For instance, after I copied a bunch of files from an LTFS tape to my hard drive, I went back to the LTFS tape’s Finder window, and opened another folder to see what was inside. What followed was about 45 seconds of tape scanning before I could see the folder’s contents (while the Finder displayed a spinning beachball for much of that time). Switching from the Finder’s List view to Column view sent the tape scanning for another 40 seconds. Even closing a folder can cause the tape drive to move to another place on the tape.

The point is: don’t overestimate the benefit of mounting an LTO tape on your computer’s desktop. You’ll want to develop some archival/organizational habits that minimize the need to open folders and files in order to see what’s on the tape.

Third-Party Archival Apps
In fact, if you’re already making an appreciable investment in LTO gear, you might consider buying third-party archival software that doesn’t use the LTFS format altogether. There are a number of archiving apps out there, but the one I know and use is called BRU Producers’ Edition from Tolis Group ($499 for the Mac, with other BRU tools available for Unix, Linux, Solaris, Irix and Windows systems. A free trial version can restore BRU tapes indefinitely).

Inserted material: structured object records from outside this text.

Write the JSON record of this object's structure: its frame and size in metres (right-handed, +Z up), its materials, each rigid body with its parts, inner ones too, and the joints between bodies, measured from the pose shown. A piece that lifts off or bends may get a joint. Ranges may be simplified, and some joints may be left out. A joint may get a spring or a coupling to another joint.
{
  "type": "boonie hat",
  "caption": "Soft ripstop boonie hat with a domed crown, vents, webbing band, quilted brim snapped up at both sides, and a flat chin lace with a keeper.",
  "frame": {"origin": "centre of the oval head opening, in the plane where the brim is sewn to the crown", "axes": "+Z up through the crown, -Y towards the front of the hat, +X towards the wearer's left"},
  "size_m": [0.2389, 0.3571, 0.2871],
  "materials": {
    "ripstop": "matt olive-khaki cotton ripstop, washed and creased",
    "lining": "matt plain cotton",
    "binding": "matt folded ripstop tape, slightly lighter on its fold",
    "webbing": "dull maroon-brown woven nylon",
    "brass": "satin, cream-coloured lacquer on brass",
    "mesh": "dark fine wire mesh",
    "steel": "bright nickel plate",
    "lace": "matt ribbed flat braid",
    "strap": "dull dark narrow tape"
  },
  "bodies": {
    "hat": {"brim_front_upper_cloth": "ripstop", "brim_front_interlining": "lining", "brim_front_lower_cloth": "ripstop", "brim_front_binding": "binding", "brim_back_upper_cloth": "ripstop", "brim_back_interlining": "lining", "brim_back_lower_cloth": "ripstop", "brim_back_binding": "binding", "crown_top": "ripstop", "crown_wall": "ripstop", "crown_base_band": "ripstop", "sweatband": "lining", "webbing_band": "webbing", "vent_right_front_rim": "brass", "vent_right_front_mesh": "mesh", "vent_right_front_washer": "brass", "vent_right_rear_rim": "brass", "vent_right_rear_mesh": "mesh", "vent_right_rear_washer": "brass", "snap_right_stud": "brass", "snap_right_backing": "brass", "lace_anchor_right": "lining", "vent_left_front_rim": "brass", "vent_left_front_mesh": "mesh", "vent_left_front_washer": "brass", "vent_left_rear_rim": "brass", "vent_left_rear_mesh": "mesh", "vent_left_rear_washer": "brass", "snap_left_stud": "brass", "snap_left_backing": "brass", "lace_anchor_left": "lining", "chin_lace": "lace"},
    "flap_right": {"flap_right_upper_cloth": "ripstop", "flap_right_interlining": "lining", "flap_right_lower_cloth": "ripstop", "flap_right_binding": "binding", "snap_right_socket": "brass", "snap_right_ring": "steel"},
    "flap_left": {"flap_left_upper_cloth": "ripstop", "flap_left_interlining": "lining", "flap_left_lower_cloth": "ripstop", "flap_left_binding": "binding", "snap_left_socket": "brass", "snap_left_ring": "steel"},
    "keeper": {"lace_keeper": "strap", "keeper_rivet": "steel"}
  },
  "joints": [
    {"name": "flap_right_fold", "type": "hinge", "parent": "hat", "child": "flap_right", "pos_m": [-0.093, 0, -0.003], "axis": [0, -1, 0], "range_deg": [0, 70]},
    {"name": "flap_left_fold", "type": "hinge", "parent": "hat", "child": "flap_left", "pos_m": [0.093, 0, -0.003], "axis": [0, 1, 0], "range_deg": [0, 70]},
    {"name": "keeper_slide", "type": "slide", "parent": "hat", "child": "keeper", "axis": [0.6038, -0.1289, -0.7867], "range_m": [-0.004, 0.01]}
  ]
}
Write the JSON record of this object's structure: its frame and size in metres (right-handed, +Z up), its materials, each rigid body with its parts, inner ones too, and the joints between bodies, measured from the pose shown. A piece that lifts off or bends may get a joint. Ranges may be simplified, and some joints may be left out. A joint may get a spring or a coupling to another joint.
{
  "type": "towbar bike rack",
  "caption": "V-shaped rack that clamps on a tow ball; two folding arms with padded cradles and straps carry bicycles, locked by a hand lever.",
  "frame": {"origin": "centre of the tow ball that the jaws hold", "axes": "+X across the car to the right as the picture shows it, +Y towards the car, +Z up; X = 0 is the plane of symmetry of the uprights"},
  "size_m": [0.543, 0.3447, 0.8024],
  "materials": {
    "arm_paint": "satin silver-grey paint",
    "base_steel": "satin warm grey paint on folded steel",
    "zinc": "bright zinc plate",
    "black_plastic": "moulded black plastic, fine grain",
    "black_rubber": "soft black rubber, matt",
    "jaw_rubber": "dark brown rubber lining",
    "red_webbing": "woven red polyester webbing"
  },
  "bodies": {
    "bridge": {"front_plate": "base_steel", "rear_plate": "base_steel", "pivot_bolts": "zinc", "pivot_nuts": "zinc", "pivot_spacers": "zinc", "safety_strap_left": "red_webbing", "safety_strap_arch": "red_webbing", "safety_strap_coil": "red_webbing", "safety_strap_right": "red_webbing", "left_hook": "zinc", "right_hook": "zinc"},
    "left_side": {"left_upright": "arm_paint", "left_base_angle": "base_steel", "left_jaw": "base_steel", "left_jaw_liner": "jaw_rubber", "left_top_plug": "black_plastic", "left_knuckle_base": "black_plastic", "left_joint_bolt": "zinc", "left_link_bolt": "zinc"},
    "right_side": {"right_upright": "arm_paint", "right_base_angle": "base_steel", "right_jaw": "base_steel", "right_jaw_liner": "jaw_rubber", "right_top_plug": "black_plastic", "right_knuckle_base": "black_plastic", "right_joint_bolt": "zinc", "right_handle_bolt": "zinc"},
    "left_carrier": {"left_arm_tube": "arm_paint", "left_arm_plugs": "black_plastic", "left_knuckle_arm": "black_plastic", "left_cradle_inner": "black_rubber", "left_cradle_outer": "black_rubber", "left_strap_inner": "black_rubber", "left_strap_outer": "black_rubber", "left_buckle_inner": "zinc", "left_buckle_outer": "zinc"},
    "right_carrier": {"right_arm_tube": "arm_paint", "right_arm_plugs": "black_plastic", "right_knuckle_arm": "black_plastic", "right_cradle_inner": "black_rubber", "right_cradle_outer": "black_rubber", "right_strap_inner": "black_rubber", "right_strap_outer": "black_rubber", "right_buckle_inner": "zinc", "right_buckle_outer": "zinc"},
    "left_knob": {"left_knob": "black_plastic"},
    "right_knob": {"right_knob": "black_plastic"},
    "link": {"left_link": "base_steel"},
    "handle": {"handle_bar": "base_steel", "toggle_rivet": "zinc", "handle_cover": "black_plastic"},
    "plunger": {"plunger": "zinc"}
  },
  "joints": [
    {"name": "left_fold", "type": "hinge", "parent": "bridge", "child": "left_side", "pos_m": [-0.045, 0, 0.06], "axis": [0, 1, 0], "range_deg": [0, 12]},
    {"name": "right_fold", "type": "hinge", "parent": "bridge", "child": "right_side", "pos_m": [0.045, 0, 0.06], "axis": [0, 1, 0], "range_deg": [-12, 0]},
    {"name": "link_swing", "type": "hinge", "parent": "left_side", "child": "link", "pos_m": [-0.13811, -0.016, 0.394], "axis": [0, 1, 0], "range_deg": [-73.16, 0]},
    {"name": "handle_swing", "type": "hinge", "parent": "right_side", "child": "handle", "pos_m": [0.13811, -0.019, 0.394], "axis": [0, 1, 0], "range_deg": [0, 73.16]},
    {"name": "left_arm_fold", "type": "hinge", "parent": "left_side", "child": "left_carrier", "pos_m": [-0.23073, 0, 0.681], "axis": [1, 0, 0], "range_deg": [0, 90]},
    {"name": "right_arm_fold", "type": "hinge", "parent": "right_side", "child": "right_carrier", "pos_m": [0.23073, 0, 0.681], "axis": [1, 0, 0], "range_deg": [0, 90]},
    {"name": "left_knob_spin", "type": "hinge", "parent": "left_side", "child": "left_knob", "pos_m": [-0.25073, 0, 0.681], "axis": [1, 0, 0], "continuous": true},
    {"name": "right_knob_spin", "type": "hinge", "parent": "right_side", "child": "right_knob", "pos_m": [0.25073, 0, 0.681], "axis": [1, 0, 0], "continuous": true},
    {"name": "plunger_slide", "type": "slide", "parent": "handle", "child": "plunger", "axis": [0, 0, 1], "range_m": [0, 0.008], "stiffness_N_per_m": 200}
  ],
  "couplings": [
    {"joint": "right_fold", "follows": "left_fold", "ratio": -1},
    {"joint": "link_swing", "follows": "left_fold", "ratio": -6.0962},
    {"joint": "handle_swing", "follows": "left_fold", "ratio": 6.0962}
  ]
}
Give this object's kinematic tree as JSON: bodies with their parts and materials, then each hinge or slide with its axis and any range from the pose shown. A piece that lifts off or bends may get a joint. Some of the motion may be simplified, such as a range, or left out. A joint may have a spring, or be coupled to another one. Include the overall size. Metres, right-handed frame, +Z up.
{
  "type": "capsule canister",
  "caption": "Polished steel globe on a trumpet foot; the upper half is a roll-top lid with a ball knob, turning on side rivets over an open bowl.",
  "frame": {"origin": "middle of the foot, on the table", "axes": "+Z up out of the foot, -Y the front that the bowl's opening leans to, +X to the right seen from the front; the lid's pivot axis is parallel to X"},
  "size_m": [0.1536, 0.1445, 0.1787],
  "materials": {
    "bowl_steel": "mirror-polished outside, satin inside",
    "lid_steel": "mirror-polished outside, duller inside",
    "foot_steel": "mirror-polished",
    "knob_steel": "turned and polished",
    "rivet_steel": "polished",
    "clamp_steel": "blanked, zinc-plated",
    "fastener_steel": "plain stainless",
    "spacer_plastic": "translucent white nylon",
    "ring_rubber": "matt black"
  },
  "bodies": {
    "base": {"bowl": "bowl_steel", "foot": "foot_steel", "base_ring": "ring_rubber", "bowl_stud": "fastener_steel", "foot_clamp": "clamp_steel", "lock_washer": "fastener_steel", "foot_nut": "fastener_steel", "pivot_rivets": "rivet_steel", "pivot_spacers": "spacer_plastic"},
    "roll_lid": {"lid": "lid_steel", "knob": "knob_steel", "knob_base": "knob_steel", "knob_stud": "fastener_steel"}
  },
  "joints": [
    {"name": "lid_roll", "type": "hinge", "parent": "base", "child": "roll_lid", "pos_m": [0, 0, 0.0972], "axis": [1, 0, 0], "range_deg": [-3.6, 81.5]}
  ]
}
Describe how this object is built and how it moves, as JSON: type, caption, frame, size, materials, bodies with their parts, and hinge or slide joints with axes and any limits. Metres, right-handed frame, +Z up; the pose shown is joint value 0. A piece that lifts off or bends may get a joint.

BRU stores the tape’s directory in its own catalog files, which are always available and searchable, independent of the tape. You could browse endless folders and files in a BRU backup and the tape drive wouldn’t budge until you were ready to restore something. That makes common, everyday operations with BRU considerably faster.

BRU does some other things that an LTFS approach can’t. When it writes files to tape, it can do a verification pass to confirm that every byte of your data was written to the tape correctly. After more than 3 years of using BRU, I’ve never had the verification pass report a problem. On the other hand, since I archive material that I can’t afford to lose, verification is a safety measure that protects from unforeseen glitches with my LTO drive.

BRU also does tape spanning, which lets it automatically write a large archive across multiple tapes. When BRU runs out of room on one tape, it just prompts you for another tape, and then keeps track of what’s on what tape. With LTFS, you have to manually organize your files so everything fits on a given tape.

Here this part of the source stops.